* WHAT TO PRODUCE
Repeat every line, exactly, from the very first through the one where "return rear[edge_last:0:-1] +" appears. Add nothing else.
— START OF RECORDED DATA —
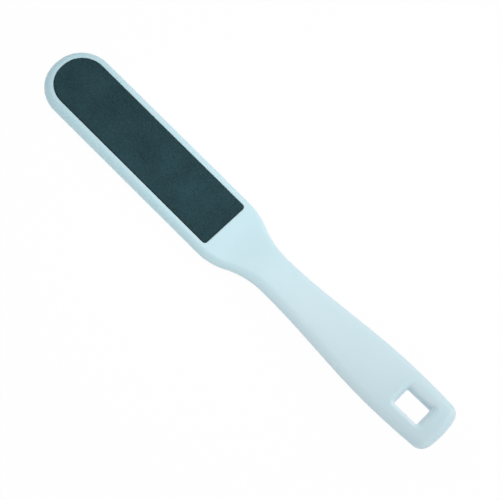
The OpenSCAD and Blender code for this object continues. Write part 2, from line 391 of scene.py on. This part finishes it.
        def closing(i):
            """The first or last section: one line from the rear face over the edge to the front face."""
            front, rear = self.half_ring(i, 1), self.half_ring(i, -1)
            return rear[edge_last:0:-1] + front[: edge_last + 1]

        points = closing(0)
        for i in range(1, last):
            points += self.half_ring(i, 1) + self.half_ring(i, -1)[half - 2 : 0 : -1]
        points += closing(last)
        line = 2 * edge_last + 1

        def closing_place(j):
            """Which point of that line stands for point j of a whole section."""
            k = j % ring
            m = k if k < half else ring - k
            step = min(m, half - 1 - m, edge_last)
            return edge_last + (step if k < half else -step)

        def place(i, j):
            """Which of all the points is point j of section i."""
            if i == 0:
                return closing_place(j)
            if i == last:
                return line + (last - 1) * ring + closing_place(j)
            return line + (i - 1) * ring + j % ring

        faces = []
        for i in range(last):
            for j in range(ring):
                corners = place(i, j), place(i + 1, j), place(i + 1, j + 1), place(i, j + 1)
                face = list(dict.fromkeys(corners))
                if len(face) > 2:
                    faces.append(face)
        return points, faces


def pad_loop(shape, pads, grow, spacing):
    """Outline of a pad seen from above, made larger all round by grow."""
    inset = pads.border - grow
    half = shape.half_paddle - inset
    corner = pads.corner_radius + grow
    far = pads.end + grow
    side_x = shape.nose_corner_centre.x
    up = math.pi / 2

    def steps(run):
        """How many steps a run takes at about this spacing."""
        return max(2, round(run / spacing))

    side_steps = steps(far - corner - side_x)
    nose_steps = steps((math.pi - shape.nose_turn) * (shape.nose_radius - inset))
    corner_steps = steps((shape.nose_turn - up) * (shape.nose_corner_radius - inset))
    tip = shape.tip(inset, nose_steps, corner_steps)
    return [
        *straight((far, corner - half), (far, half - corner), steps(2 * (half - corner))),
        *arc((far - corner, half - corner), corner, 0, up, steps(up * corner)),
        *straight((far - corner, half), (side_x, half), side_steps),
        *tip[-2::-1],
        *[Vector((p.x, -p.y)) for p in tip[1:]],
        *straight((side_x, -half), (far - corner, -half), side_steps),
        *arc((far - corner, corner - half), corner, -up, 0, steps(up * corner)),
    ]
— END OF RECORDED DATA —
* REPLY TO THE EXERCISE
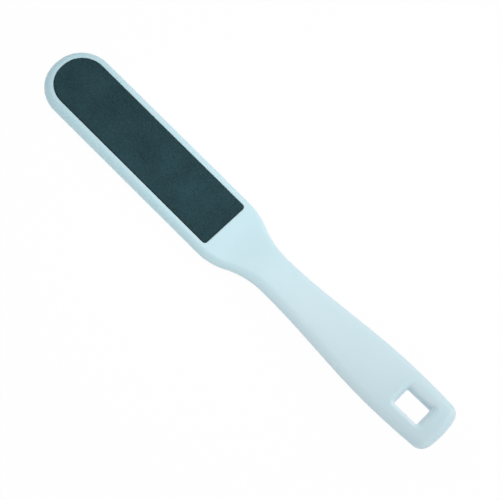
The OpenSCAD and Blender code for this object continues. Write part 2, from line 391 of scene.py on. This part finishes it.
        def closing(i):
            """The first or last section: one line from the rear face over the edge to the front face."""
            front, rear = self.half_ring(i, 1), self.half_ring(i, -1)
            return rear[edge_last:0:-1] + front[: edge_last + 1]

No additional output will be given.